Stefan Franzen, a professor in the Department of Chemistry, took legal action against the University in 2016. Franzen alleged NC State retaliated against him for his role as a whistleblower in a near decade-long investigation over former colleagues who falsified data.
NC State conducted an almost two-year investigation into Franzen for “research misconduct” that was prompted by the same colleagues Franzen had reported for falsification years earlier. The University investigation ended because of “insufficient evidence” and concluded that the allegations against Franzen were likely retaliatory in nature.
Franzen’s court filings posit he had suffered damages to his reputation and research during this period, where he says he was “isolated” by the University and blocked from receiving records relevant to the investigation. NC State and Franzen settled in mediation in 2017.

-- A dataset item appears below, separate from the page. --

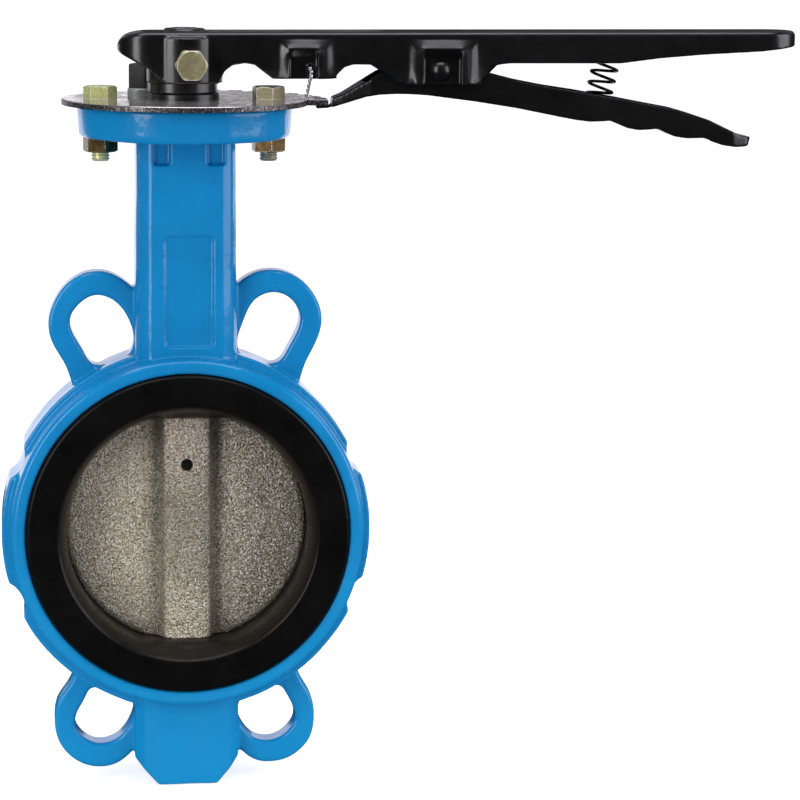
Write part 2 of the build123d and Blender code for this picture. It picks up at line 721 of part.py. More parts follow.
clamp_seat_y = 16.25        # the head's underside is this far towards -Y
clamp_end_y = -clamp_seat_y - head_h
clamp_edge_z = clamp_z + hex_half
with BuildPart() as clamp_bolt:
    with BuildSketch(Plane.XZ.offset(clamp_seat_y)):
        with Locations((clamp_x, clamp_z)):
            RegularPolygon(hex_half, 6, major_radius=False, rotation=0)
    extrude(amount=head_h)
    # chamfered corners of the head
    with BuildSketch(Plane.YZ.offset(clamp_x)):
        with BuildLine():
            Polyline(
                (clamp_end_y, clamp_edge_z - 0.2), (clamp_end_y + 0.8, clamp_edge_z + 0.6),
                (-16.2, clamp_edge_z + 0.7), (-16.2, clamp_edge_z + 1.4),
                (clamp_end_y - 0.5, clamp_edge_z + 1.4),
                (clamp_end_y - 0.5, clamp_edge_z - 0.2),
                close=True,
            )
        make_face()
    revolve(axis=Axis((clamp_x, 0, clamp_z), (0, 1, 0)), mode=Mode.SUBTRACT)
    with BuildSketch(Plane.XZ.offset(5.6)):
        with Locations((clamp_x, clamp_z)):
            Circle(bolt_shank_r)
    extrude(amount=11)
save(clamp_bolt, "clamp_bolt")

# =====================================================================
# TRIGGER: channel open at the top, hinged inside the handle
# =====================================================================
# (x, z) along the underside, away from the hub
trigger_under = [
    (55.4, 178.1), (60.7, 178.5), (65.7, 180.2), (70.8, 181.9), (75.9, 183.6),
    (81.0, 184.5), (88.6, 184.9), (94.0, 184.8), (101.4, 184.4), (110.0, 183.3),
    (121.9, 181.8), (139.9, 179.0), (152.0, 176.6), (160.0, 175.0), (166.0, 173.9),
    (172.0, 173.2), (177.0, 173.4), (180.6, 173.6), (184.0, 172.2), (188.0, 170.5),
    (193.0, 169.6), (197.5, 169.9), (201.3, 170.2), (204.4, 168.6), (208.6, 166.9),
    (214.0, 166.1), (218.5, 166.2), (221.9, 166.3), (225.0, 164.7), (229.5, 163.2),
    (235.5, 162.3), (241.2, 162.6),
]
# (x, z) along the upper edge, back towards the hub
trigger_over = [
    (242.6, 166.5), (237.6, 167.4), (230.5, 170.7), (223.3, 174.1), (216.0, 176.5),
    (209.2, 178.4), (195.0, 181.0), (184.6, 183.0), (167.0, 186.0), (153.0, 188.1),
    (141.0, 190.4), (130.0, 193.2), (121.0, 197.0), (113.0, 200.4), (101.0, 200.4),
    (92.0, 198.0), (81.8, 193.7), (76.7, 190.6), (71.7, 187.7), (66.6, 184.7),
    (62.2, 183.0), (61.7, 179.7), (55.4, 179.7),
]
# (x, y) along the -Y side, seen from above
trigger_plan_half = [
    (54, -2.0), (61.7, -2.0), (61.7, -5.5), (66.0, -7.0), (78.0, -10.1),
    (234.0, -10.1), (240.5, -8.4), (243.5, -4.5),
]
trigger_floor_t = 2.5       # measured upright
hollow = [(x, z + trigger_floor_t) for x, z in trigger_under if 75.0 < x < 234.0]
with BuildPart() as trigger:
    with BuildSketch(Plane.XZ):
        with BuildLine():
            Polyline(*trigger_under, *trigger_over, close=True)
        make_face()
    extrude(amount=12, both=True)
    with BuildSketch(Plane.XY.offset(150)):
        with BuildLine():
            Polyline(*mirrored(trigger_plan_half), close=True)
        make_face()
    extrude(amount=60, mode=Mode.INTERSECT)
    # the hollow of the channel
    with BuildSketch(Plane.XZ):
        with BuildLine():
            Polyline(
                *hollow, (hollow[-1][0] + 3, 210), (hollow[0][0], 210), close=True
            )
        make_face()
    extrude(amount=7.7, both=True, mode=Mode.SUBTRACT)
    with BuildSketch(Plane.XZ):
        with Locations((pivot_x, pivot_z)):
            Circle(pivot_r + running)
    extrude(amount=20, both=True, mode=Mode.SUBTRACT)
save(trigger, "trigger")

# hinge pin, with a domed head at each end
pivot_half_y = handle_half_y + 0.05
with BuildPart() as trigger_pin:
    with BuildSketch(Plane.XZ.offset(-pivot_half_y)):
        with Locations((pivot_x, pivot_z)):
            Circle(pivot_r)
    extrude(amount=2 * pivot_half_y)
    for side in (-1, 1):
        with BuildSketch(Plane.XZ.offset(side * pivot_half_y)):
            with Locations((pivot_x, pivot_z)):
                Circle(4.5)
        extrude(amount=side * 2.6)
    fillet(trigger_pin.faces().sort_by(Axis.Y)[0].edges(), 2.3)
    fillet(trigger_pin.faces().sort_by(Axis.Y)[-1].edges(), 2.3)
save(trigger_pin, "trigger_pin")

# return spring, leaning with the trigger's floor
spring_low = Vector(175.8, 0, 178.1)
spring_high = Vector(182.0, 0, 207.6)
spring_line = spring_high - spring_low
spring_turns = 7.25
with BuildPart() as trigger_spring:
    with BuildLine():
        coil = Helix(
            pitch=spring_line.length / spring_turns, height=spring_line.length,
            radius=5.4, center=spring_low, direction=spring_line,
        )
    with BuildSketch(Plane(origin=coil @ 0, z_dir=coil % 0)):
        Circle(0.6)
    sweep(is_frenet=True)
save(trigger_spring, "trigger_spring")

# an open loop of lock wire by the -Y cheek, at the swelling nearer the hub
with BuildPart() as lock_wire:
    with BuildLine():
        loop = Spline(
            (50.7, -13.4, 184.6), (51.1, -15.6, 188.4), (51.4, -15.6, 193.4),
            (51.6, -11.7, 196.4), (51.5, -8.7, 193.2), (51.1, -9.2, 188.2),
            (50.9, -12.0, 185.0),
        )
    with BuildSketch(Plane(origin=loop @ 0, z_dir=loop % 0)):
        Circle(0.45)
    sweep()
save(lock_wire, "lock_wire")
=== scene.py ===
"""Butterfly valve with a lever handle and a sprung trigger.

The bore runs along Y with its centre at the origin and the stem rises along Z. The handle
reaches along +X at about z = 0.195. The camera stands on the -Y side. Geometry is in metres;
names and comments say so where a value is in millimetres.
"""
import json
import math
import bmesh
import bpy
import numpy as np
from mathutils import Matrix, Vector


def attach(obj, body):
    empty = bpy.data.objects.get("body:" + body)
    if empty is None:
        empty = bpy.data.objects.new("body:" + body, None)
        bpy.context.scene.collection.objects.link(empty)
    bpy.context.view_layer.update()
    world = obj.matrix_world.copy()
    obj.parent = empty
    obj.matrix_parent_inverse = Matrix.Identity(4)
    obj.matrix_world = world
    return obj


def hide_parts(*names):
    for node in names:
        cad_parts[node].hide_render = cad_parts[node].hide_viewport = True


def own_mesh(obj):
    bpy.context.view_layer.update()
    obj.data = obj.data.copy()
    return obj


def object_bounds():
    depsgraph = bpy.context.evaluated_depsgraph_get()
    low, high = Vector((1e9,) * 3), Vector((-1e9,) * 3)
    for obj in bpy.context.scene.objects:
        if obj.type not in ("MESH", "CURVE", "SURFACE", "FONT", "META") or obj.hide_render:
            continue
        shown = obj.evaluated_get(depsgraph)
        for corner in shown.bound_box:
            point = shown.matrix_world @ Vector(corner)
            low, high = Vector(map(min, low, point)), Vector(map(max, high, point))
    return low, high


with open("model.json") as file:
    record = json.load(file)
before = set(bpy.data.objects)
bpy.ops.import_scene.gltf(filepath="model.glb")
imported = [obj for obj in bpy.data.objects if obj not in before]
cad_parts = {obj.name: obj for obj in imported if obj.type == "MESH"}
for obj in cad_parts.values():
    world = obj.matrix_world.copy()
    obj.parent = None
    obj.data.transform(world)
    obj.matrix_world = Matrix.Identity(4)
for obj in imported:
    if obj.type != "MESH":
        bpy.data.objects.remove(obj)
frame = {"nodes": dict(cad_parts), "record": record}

MM = 0.001
cad_low, cad_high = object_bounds()
nodes = frame["nodes"]
scene = bpy.context.scene


# ---------------------------------------------------------------- mesh helpers
def add_object(name, data):
    obj = bpy.data.objects.new(name, data)
    scene.collection.objects.link(obj)
    return obj


def bake(obj):
    """Applies every modifier on a piece."""
    graph = bpy.context.evaluated_depsgraph_get()
    graph.update()
    mesh = bpy.data.meshes.new_from_object(
        obj.evaluated_get(graph), preserve_all_data_layers=False, depsgraph=graph)
    obj.modifiers.clear()
    obj.data = mesh


def smooth_shade(obj):
    mesh = obj.data
    mesh.polygons.foreach_set("use_smooth", np.full(len(mesh.polygons), True))
    mesh.update()


def dress(obj, material):
    obj.data.materials.clear()
    obj.data.materials.append(material)


def read_vertices(obj, what="co"):
    """One row of x, y, z for each vertex: its place ("co") or its "normal"."""
    values = np.zeros(len(obj.data.vertices) * 3, np.float32)
    obj.data.vertices.foreach_get(what, values)
    return values.reshape(-1, 3).astype(float)


def move_vertices(obj, places):
    obj.data.vertices.foreach_set("co", places.astype(np.float32).ravel())
    obj.data.update()


def push_out(obj, height_mm):
    """Moves every vertex along its normal."""
    offset = read_vertices(obj, "normal") * (height_mm * MM)[:, None]
    move_vertices(obj, read_vertices(obj) + offset)


def relax(obj, values, rounds, keep=None):
    """Laplacian smoothing: each row moves towards the mean of its neighbours.

    Rows where keep is 1 stay put.
    """
    edges = np.zeros(len(obj.data.edges) * 2, np.int64)
    obj.data.edges.foreach_get("vertices", edges)
    edges = edges.reshape(-1, 2)
    size = len(values)
    neighbours = np.bincount(edges.ravel(), minlength=size).astype(float)
    neighbours[neighbours == 0] = 1
    weight = 0.5 if keep is None else 0.5 * (1 - keep)[:, None]
    for _ in range(rounds):
        total = np.zeros_like(values)
        for k in range(values.shape[1]):
            total[:, k] = (
                np.bincount(edges[:, 0], values[edges[:, 1], k], size)
                + np.bincount(edges[:, 1], values[edges[:, 0], k], size)
            )
        values = values + weight * (total / neighbours[:, None] - values)
    return values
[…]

Franzen said he faced rumor-mongering and criticism from within his department and from the administration throughout his whistleblower process. “They were more concerned with how to keep me quiet than actually resolving the issue,” Franzen said.
Franzen was the subject of additional investigations in the years prior; none of which found him responsible for wrongdoing.
“They decided a long time ago, I was just a rotten egg in the batch,” Franzen said. “And that they would try to, in essence, earlier, very actively try to get me to leave, right? I mean, do things like, investigate me [multiple] times. Okay, that’s a pretty clear message, right? When all of it was obviously retaliatory, right?”
Franzen is also situated in Dabney Hall, a building whose occupied renovation has drawn criticism from faculty in the Department of Chemistry.
“And this is, unfortunately, just the way that our university has been run for so long,” Franzen said. “What they’re describing is to a tee what I experienced. It’s complete indifference to reality, complete indifference to the mission of the University … and complete disrespect for faculty.”